> TASK OBJECTIVE: Starting from the line that contains "obj.parent = empty", copy every line exactly until the line that contains "obj.matrix_world = Matrix.Identity(4)", which is also included.
____________
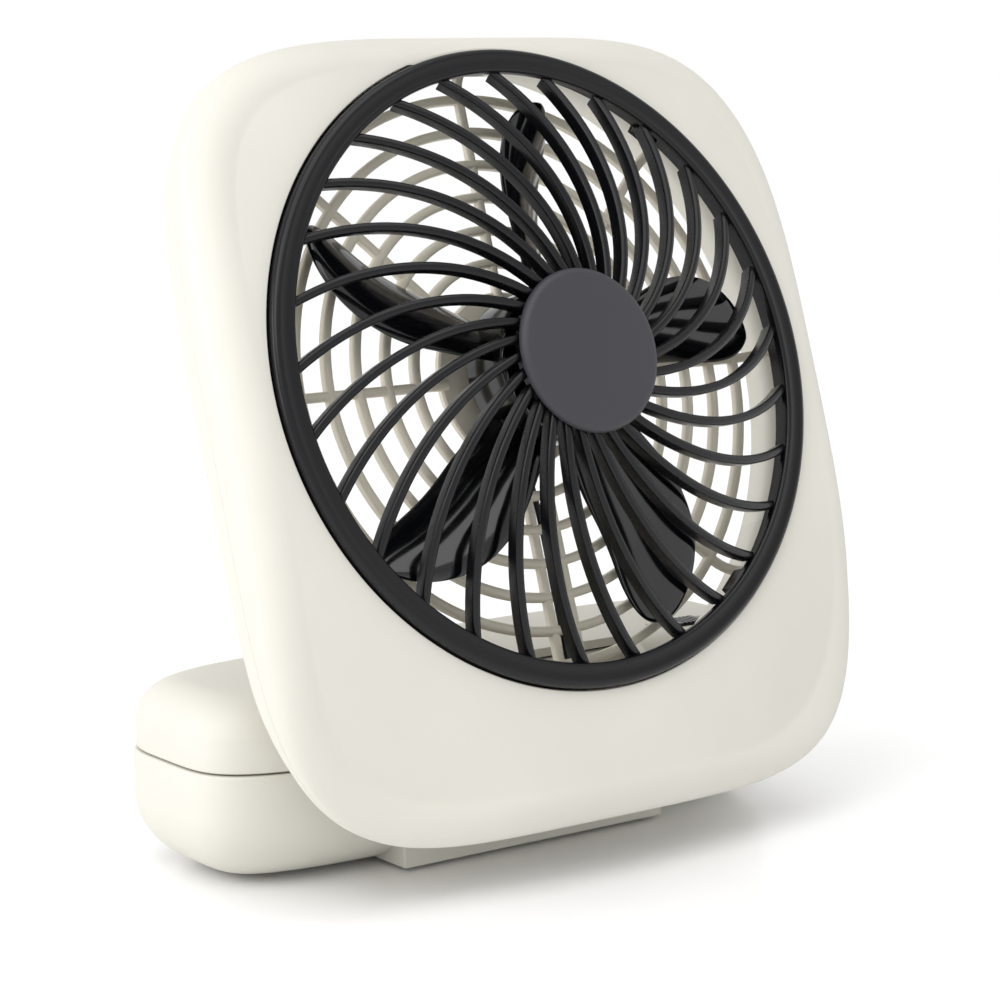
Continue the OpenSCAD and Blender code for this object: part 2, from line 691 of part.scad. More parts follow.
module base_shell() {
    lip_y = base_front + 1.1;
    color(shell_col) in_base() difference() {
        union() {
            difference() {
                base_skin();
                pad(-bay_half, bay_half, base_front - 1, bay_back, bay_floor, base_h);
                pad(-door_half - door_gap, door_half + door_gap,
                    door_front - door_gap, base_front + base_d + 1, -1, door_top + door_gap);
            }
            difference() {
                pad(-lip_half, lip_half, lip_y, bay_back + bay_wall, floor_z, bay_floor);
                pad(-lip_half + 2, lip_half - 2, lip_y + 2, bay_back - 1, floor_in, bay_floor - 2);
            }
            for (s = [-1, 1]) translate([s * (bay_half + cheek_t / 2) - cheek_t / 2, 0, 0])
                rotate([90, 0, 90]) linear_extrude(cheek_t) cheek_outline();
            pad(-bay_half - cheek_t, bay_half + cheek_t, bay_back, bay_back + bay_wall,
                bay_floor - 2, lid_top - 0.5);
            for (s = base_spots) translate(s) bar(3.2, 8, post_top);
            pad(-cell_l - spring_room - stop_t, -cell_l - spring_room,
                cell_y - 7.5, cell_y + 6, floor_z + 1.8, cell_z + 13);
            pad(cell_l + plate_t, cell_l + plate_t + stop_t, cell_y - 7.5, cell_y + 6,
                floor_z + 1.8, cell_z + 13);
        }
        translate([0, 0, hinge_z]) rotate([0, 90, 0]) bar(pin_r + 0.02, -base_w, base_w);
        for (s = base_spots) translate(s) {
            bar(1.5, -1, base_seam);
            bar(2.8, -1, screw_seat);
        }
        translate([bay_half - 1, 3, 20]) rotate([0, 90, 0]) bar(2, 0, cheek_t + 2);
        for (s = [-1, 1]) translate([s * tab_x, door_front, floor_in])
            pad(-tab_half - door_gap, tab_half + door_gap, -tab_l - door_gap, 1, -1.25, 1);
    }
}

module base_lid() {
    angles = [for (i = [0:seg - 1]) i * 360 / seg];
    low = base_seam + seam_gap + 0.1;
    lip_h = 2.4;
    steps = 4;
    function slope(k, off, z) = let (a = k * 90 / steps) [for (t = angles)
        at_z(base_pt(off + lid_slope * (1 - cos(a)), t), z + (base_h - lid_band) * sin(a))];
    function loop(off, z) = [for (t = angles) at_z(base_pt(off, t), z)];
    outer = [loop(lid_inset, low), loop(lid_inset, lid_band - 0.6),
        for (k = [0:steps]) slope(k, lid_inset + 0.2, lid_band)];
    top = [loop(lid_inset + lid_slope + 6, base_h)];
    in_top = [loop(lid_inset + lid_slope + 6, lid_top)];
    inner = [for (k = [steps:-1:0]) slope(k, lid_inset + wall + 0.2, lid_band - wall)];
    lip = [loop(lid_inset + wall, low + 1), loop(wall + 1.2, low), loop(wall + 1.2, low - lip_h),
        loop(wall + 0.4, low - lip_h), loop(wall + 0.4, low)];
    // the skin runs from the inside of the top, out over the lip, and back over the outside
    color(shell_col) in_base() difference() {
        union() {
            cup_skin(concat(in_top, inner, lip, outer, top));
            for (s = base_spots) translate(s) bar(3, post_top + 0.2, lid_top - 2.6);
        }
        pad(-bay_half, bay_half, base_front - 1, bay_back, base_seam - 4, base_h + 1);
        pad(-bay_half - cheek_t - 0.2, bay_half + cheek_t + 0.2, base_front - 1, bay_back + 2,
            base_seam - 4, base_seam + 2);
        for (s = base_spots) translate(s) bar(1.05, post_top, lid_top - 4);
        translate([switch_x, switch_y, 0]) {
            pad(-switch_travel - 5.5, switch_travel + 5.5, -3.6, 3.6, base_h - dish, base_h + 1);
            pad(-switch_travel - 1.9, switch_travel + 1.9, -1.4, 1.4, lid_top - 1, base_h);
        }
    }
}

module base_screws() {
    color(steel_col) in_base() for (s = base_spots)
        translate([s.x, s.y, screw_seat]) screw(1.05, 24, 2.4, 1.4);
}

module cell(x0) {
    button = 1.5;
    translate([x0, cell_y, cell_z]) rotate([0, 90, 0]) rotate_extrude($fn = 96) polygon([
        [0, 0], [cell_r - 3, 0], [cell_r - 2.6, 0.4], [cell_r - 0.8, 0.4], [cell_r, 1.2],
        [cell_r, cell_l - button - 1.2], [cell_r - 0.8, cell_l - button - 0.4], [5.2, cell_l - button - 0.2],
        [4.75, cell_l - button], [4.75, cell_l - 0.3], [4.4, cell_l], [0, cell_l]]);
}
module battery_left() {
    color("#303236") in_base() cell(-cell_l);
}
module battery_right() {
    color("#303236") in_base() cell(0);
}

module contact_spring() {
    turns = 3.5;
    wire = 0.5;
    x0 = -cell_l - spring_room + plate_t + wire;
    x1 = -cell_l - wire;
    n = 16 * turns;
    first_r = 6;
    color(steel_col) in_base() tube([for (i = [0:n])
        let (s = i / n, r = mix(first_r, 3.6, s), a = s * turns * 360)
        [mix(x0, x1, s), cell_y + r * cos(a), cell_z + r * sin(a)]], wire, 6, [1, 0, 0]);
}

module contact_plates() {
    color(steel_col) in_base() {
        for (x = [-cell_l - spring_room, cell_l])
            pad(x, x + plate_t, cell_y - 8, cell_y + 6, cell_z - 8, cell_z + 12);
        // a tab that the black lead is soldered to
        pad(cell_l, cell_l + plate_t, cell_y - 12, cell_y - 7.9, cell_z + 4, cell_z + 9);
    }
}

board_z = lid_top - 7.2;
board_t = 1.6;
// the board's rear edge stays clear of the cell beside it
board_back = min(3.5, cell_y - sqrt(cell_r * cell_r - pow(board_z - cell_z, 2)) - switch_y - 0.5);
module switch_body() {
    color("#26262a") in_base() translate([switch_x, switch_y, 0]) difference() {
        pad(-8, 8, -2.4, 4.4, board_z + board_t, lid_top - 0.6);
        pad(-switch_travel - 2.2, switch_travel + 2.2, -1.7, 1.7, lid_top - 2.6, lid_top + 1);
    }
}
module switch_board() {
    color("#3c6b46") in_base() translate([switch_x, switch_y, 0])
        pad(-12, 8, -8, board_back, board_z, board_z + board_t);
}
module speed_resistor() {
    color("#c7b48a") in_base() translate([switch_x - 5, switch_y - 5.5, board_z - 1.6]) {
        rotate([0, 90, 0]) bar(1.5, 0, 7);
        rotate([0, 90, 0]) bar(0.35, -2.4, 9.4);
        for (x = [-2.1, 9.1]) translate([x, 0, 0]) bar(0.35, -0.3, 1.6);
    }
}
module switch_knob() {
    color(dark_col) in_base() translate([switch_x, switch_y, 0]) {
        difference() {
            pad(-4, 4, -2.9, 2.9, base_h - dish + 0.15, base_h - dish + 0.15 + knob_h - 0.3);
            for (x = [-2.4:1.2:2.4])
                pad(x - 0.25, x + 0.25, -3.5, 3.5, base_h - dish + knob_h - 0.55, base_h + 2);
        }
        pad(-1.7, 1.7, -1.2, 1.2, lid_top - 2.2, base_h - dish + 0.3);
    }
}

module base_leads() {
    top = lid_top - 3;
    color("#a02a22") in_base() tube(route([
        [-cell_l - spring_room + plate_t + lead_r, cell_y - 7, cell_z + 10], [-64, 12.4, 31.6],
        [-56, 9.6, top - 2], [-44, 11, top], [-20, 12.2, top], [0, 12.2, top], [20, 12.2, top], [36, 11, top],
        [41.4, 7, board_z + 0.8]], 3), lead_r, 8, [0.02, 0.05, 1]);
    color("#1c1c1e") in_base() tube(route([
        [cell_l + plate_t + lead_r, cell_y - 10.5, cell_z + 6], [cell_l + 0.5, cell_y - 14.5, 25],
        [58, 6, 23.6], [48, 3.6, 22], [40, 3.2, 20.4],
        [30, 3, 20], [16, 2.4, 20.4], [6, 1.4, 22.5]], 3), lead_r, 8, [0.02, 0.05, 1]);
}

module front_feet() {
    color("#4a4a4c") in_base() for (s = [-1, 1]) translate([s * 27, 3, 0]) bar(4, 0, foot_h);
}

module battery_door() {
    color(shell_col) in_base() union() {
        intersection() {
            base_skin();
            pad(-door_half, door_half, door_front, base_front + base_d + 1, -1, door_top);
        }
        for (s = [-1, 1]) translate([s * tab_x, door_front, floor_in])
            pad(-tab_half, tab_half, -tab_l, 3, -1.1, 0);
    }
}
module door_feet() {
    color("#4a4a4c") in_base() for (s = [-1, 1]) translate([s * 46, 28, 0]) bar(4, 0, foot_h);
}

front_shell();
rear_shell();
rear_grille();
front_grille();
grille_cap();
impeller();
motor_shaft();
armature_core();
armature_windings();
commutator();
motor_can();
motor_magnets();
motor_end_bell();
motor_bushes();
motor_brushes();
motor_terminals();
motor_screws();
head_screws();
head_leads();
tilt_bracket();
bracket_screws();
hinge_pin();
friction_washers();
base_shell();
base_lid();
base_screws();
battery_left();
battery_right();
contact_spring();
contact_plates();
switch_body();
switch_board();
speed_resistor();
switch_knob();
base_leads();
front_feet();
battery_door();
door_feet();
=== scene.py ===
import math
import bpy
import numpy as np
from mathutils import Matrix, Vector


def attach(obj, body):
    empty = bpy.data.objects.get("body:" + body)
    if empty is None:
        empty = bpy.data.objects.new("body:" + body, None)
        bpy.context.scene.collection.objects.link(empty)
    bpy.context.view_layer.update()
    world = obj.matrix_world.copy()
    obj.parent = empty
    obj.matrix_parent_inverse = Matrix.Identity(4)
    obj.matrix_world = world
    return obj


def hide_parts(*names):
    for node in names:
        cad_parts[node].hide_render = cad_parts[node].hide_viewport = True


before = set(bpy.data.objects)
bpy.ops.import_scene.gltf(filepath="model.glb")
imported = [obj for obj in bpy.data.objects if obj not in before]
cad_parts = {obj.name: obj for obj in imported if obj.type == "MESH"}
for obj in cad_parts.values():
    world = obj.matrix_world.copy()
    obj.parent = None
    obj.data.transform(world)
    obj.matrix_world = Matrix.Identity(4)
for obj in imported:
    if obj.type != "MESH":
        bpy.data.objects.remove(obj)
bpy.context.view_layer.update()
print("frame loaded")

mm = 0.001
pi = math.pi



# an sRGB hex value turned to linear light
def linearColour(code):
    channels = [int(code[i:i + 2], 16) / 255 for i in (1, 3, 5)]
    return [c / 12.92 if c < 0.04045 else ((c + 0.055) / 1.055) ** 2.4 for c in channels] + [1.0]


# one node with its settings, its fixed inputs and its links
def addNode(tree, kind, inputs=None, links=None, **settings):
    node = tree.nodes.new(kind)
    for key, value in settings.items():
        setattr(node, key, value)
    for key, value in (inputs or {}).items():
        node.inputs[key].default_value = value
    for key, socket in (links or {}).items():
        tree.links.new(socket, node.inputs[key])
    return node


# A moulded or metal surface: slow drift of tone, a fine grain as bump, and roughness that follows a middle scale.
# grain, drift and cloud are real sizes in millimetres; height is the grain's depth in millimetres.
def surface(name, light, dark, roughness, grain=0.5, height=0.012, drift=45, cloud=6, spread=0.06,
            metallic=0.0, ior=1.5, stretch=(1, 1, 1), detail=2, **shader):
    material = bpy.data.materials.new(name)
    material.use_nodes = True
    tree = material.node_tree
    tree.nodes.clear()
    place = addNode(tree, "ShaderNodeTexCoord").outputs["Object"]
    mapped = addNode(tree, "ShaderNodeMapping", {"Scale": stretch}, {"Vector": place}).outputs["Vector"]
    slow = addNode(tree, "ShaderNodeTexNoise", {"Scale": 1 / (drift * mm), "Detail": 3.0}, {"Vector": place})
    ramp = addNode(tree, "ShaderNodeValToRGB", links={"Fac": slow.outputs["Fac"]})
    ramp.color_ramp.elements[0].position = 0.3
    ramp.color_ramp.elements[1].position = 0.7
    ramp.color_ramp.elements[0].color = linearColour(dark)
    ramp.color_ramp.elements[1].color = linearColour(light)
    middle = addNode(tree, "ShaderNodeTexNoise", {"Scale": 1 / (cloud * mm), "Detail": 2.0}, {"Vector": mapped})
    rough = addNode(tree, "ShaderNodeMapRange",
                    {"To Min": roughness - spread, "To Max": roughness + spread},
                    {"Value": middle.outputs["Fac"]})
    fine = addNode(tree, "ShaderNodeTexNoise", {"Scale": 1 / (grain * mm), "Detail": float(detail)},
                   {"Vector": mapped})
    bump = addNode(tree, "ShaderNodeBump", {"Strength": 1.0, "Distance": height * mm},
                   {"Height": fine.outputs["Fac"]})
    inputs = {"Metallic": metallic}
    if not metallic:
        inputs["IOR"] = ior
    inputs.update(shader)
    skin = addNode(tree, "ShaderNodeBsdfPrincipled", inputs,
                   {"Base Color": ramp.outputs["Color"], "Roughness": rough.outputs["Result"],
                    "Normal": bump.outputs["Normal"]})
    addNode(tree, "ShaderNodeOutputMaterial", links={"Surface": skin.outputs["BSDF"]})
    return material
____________
> EXERCISE RESULT:
    obj.parent = empty
    obj.matrix_parent_inverse = Matrix.Identity(4)
    obj.matrix_world = world
    return obj


def hide_parts(*names):
    for node in names:
        cad_parts[node].hide_render = cad_parts[node].hide_viewport = True


before = set(bpy.data.objects)
bpy.ops.import_scene.gltf(filepath="model.glb")
imported = [obj for obj in bpy.data.objects if obj not in before]
cad_parts = {obj.name: obj for obj in imported if obj.type == "MESH"}
for obj in cad_parts.values():
    world = obj.matrix_world.copy()
    obj.parent = None
    obj.data.transform(world)
    obj.matrix_world = Matrix.Identity(4)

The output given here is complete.